Saturday, June 29, 2013

Breaking the power law in database access? #WikiPathways

Data access is one of those things that interests me: how can be improve data to be found. The current state is that it is effectively absent. Sure, some large databases are available, and I will get to that shortly, because there are problems there too. But there are also vast amounts of small data that we cannot access. FigShare and PLOS are doing something about this, but there is so much more inaccessible at this moment. And then we haven't even touched on negative data, which is critical to data analysis (as well as efficiency).
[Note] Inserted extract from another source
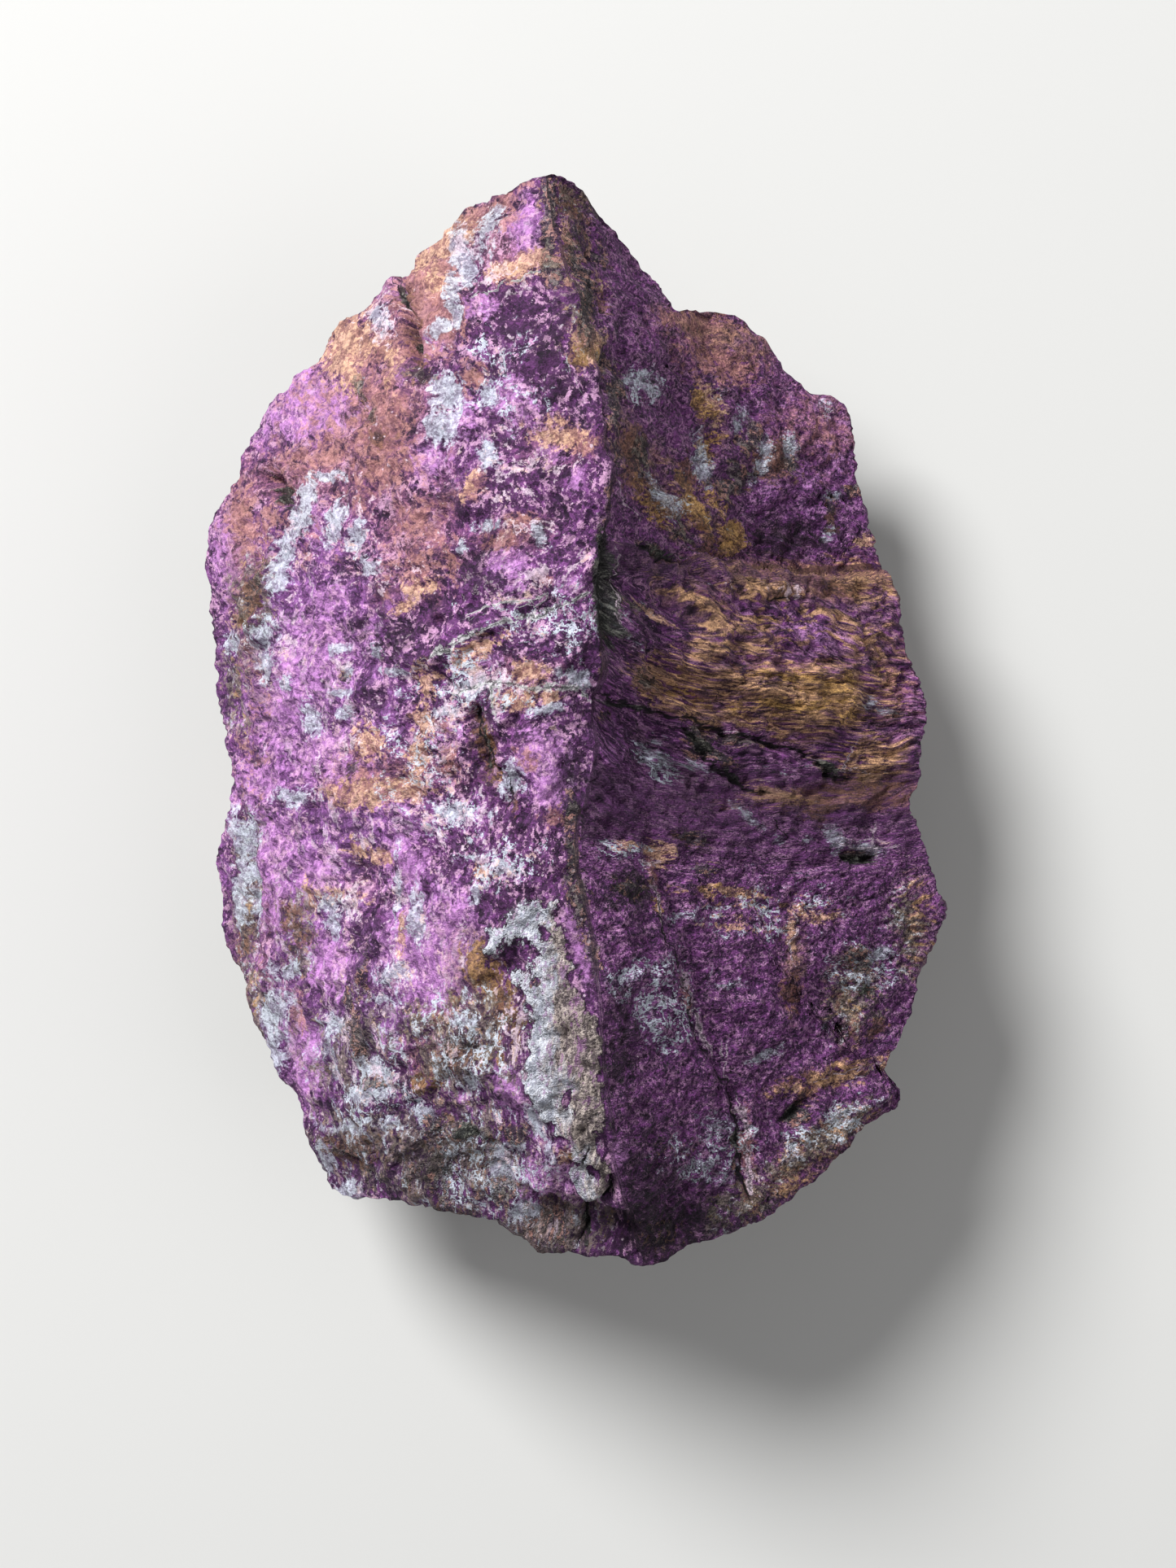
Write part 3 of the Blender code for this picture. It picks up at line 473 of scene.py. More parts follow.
# lines on the face, as points x, y
lineWork = {
    # half is half the width; step is how far one side is raised
    "cracks": [
        {"path": [(3.4, 1.3), (4.2, 1), (5.3, 0.8), (6.2, 0.7), (6.9, 0.4), (7.4, 0.1), (8, -0.05),
                  (9.5, -0.2), (10.5, -0.2), (11, -0.4)], "depth": 0.6, "half": 0.13, "step": 0.35},
        {"path": [(6, 0.2), (6.5, -0.2), (7, -0.7), (7.6, -1.3), (8.1, -1.8), (8.6, -2.2), (9.3, -2.6),
                  (10.1, -3), (10.5, -3.3)], "depth": 0.6, "half": 0.13, "step": 0.4},
        {"path": [(11.2, -4.8), (11.6, -5.2), (11.9, -5.6)], "depth": 0.4, "half": 0.1},
        {"path": [(11, -0.5), (12, -0.7), (13, -0.9), (13.6, -1.2), (14.3, -1.7), (14.9, -2.1),
                  (15.3, -2.4), (16, -2.4)], "depth": 0.4, "half": 0.11, "step": 0.3},
        {"path": [(15.3, -6.8), (15.8, -6.95), (16.4, -6.95), (16.9, -6.8)], "depth": 0.6, "half": 0.2},
        {"path": [(4.7, -9.4), (5, -10.3), (5.2, -11.3), (5.7, -12), (6, -13), (6.3, -13.6)],
         "depth": 0.4, "half": 0.11},
        {"path": [(6.3, -13.6), (6.6, -14.6), (7, -15.3), (7.3, -16), (7.6, -16.9), (7.9, -17.8),
                  (8.5, -18.5), (8.9, -19.6)], "depth": 0.5, "half": 0.15},
        {"path": [(8.9, -19.6), (9.1, -20.4), (9.25, -21.5), (9.2, -22.3), (9.4, -23), (9.4, -24),
                  (9.5, -25.2)], "depth": 0.6, "half": 0.18},
        {"path": [(-9.8, 24.4), (-9.7, 24), (-9.5, 23.5)], "depth": 0.6, "half": 0.13},
        {"path": [(-9, 23.6), (-8.9, 22.6), (-8.85, 22), (-8.6, 21), (-8.5, 20.3)],
         "depth": 1, "half": 0.24},
        {"path": [(-17, 14.3), (-16.8, 13.6), (-16.6, 13.2), (-16.2, 12.7)], "depth": 0.9, "half": 0.2},
        {"path": [(-5.1, 0.9), (-4.9, -0.3), (-4.5, -1.3), (-4.1, -2.4)], "depth": 0.6, "half": 0.15},
        {"path": [(1.2, -25.1), (1.7, -24.9), (2.1, -24.3), (2.2, -23.7)], "depth": 0.8, "half": 0.13},
        {"path": [(0.4, -27.6), (0.7, -26.8), (0.7, -26), (0.6, -25.2)], "depth": 0.8, "half": 0.15},
        {"path": [(-3.3, -3), (-3.15, -3.5), (-3.3, -4.1)], "depth": 0.4, "half": 0.08},
        {"path": [(4, 9.75), (4.6, 9.6), (5.2, 9.3), (6, 9.1)], "depth": 0.5, "half": 0.1},
        {"path": [(2.75, 8.2), (2.7, 7.7), (2.8, 7.2)], "depth": 0.3, "half": 0.07},
        {"path": [(8.2, 2.1), (8.4, 1.6), (8.6, 1.2), (9, 0.8)], "depth": 0.2, "half": 0.06},
        {"path": [(11, 7.2), (11.8, 7.3), (12.2, 7.25)], "depth": 0.4, "half": 0.12},
        {"path": [(9, 6.5), (10, 6.4), (10.5, 6.3)], "depth": 0.4, "half": 0.1},
        {"path": [(12, -21.3), (12.3, -21.15), (12.6, -20.8), (12.9, -20.3)], "depth": 0.4, "half": 0.2},
        {"path": [(1.95, 20.6), (1.9, 19.5), (1.95, 18), (1.9, 16.5), (2, 15), (2.35, 14), (2.6, 13.1)],
         "depth": 0.3, "half": 0.06},
        {"path": [(2.2, 1.65), (2.8, 1.5), (3.4, 1.3)], "depth": 0.4, "half": 0.12},
        {"path": [(0.55, -23), (0.7, -22.6), (0.85, -22.2)], "depth": 0.4, "half": 0.13},
    ],
    "veins": [
        {"path": [(-7.2, 3.9), (-6.3, 4.3), (-5, 4.85), (-4, 5.3), (-3, 5.6), (-2, 5.8), (-1.2, 6.1),
                  (-0.2, 6.6), (0.7, 7)], "half": 0.2},
        {"path": [(-5.2, 6), (-4.2, 6.3), (-3.2, 6.5), (-2, 6.6), (-1.2, 6.9)], "half": 0.1},
        {"path": [(-5.9, 1.9), (-5, 2.3), (-4.2, 2.45), (-3.2, 2.3), (-2, 2.15), (-1, 2.1), (0.2, 2),
                  (1.2, 1.5)], "half": 0.22},
        {"path": [(-4.1, 2.3), (-4.1, 1.6), (-4, 0.8)], "half": 0.18},
        {"path": [(-1.5, 24.25), (-2.6, 23.9), (-3.3, 23.6), (-4.3, 23.15), (-5, 22.9)], "half": 0.1},
        {"path": [(-0.35, 19.5), (-0.25, 18.9), (0, 18.4)], "half": 0.09},
        {"path": [(0, 19.6), (0.25, 18.6), (0.4, 17.8), (0.7, 17)], "half": 0.05},
        {"path": [(2.6, 12.9), (3.1, 12.3), (3.6, 11.5), (4, 11)], "half": 0.06},
        {"path": [(16.2, -0.5), (16, -1.1), (15.7, -1.6), (15.4, -2.1), (16.3, -2.05), (17, -2.2)],
         "half": 0.09},
        {"path": [(8, -0.1), (9, -0.2), (10, -0.15)], "half": 0.05},
        {"path": [(15, -5.8), (16, -6), (17, -6)], "half": 0.07},
        {"path": [(17.2, -5), (17.1, -5.8), (17, -6.6)], "half": 0.08},
        {"path": [(14.9, -6.3), (15.6, -6.3), (16.4, -6.4), (17.2, -6.4), (18.2, -6.3)], "half": 0.1},
        {"path": [(12.25, -10), (12.3, -10.6), (12.2, -11.3), (12.1, -12.4)], "half": 0.08},
        {"path": [(8.9, -16.3), (8.8, -17.2), (8.9, -18.2), (8.7, -19.2)], "half": 0.04},
        {"path": [(6.5, -13.2), (6.85, -14.2), (7.25, -15.1), (7.7, -16.1), (8.1, -17.3)], "half": 0.24},
        {"path": [(4.4, -8.2), (4.65, -9.2), (4.95, -10.3)], "half": 0.18},
        {"path": [(9.5, -20.6), (9.75, -21.7), (9.8, -22.8), (9.85, -23.8), (9.75, -25)], "half": 0.2},
        {"path": [(13, -19.2), (14.5, -18.8), (16, -18.6), (17.3, -18.3)], "half": 0.05},
        {"path": [(15.6, -19.4), (16.4, -19), (17, -18.6)], "half": 0.06},
        {"path": [(2.75, 9.3), (2.7, 8), (2.75, 6.6), (2.6, 5.4)], "half": 0.06},
        {"path": [(1.35, -25.1), (1.45, -25.6), (1.6, -25.9)], "half": 0.07},
        {"path": [(7.4, -15.3), (7.7, -16.3), (8.1, -17.6)], "half": 0.05},
    ],
    # a line down the crust, bluish to its left and brownish to its right
    "crustMiddle": [(0.8, -25), (0, -22), (-1, -18), (-1.5, -15), (-1.5, -12), (-1.4, -9)],
    # holes in the crust: x, y, half length, half width, turn in degrees, strength
    "crustHoles": [
        (-2.6, -12, 1, 0.8, 20, 1), (-1.9, -13.3, 0.4, 0.3, 0, 1), (0, -19.6, 0.25, 0.6, 0, 1),
        (-0.9, -21, 0.3, 0.4, 0, 1), (1.1, -23.2, 0.3, 0.4, 0, 1), (-1.4, -10.6, 0.25, 0.3, 0, 1),
    ],
    # the pale crust plate on the ridge, a closed outline
    "crust": [
        (-4.3, -10.5), (-3.3, -10.2), (-2.9, -9.4), (-2.2, -8.8), (-1.2, -8.6), (-0.7, -9.6),
        (-0.4, -10.6), (0, -11.5), (0.1, -13), (0.6, -14.4), (1.1, -15.4), (1.6, -16.6), (1.9, -18),
        (1.9, -20), (1.6, -21.4), (1.5, -22.6), (2.1, -23.2), (2.2, -24), (1.9, -24.7), (1.1, -25),
        (0.4, -24.8), (0.2, -23.4), (0, -22), (-0.8, -21.2), (-1.4, -20.2), (-1.9, -19.2), (-2.1, -18),
        (-2.3, -16.6), (-2.4, -15.2), (-2.7, -14), (-3.3, -13.2), (-3.6, -12.2), (-4.2, -11.4),
    ],
}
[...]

So, back to the large databases. WikiPathways is one. Not even close to being large enough (you can help, possibly during a curation jamboree, and the next one is just around the corner), but that's another story. But even for large databases, some data is more found than other data. For example:

That is, some pathways are explored much more often than others, and the patterns suggests something like a power law. And that is bad. More accessed pathways will get more attention in the future. This causes a bias. One such bias I fear is that the more popular pathways will be better annotated. That in itself is not bad, but has major implications on the data analysis that follows (and I am now curating the metabolite annotation of pathways of interest to Open PHACTS). After all, the better annotated, the higher the chance it will show up in pathway enrichment analyses. That is bad.

Thus, my question is basically how we can break this pattern. How can we break this power law?

Top X lists
One culprit that encourages this power law is that some pathways are "featured", the top X list. WikiPathways has a "Most Viewed" list, which is an obvious problem. The "Most Edited" list is probably very correlated. BTW, it would be great to have access statistics available as RDF, so that we can easily analyse the link between these power laws and quality. To test the hypothesis that more edited pathways are indeed more accurate, and if there indeed is a correlation between access and quality (think "given enough eyeballs, all bugs are shallow"). Or maybe it is just the pathways exposed in WikiPedia that top the ranking?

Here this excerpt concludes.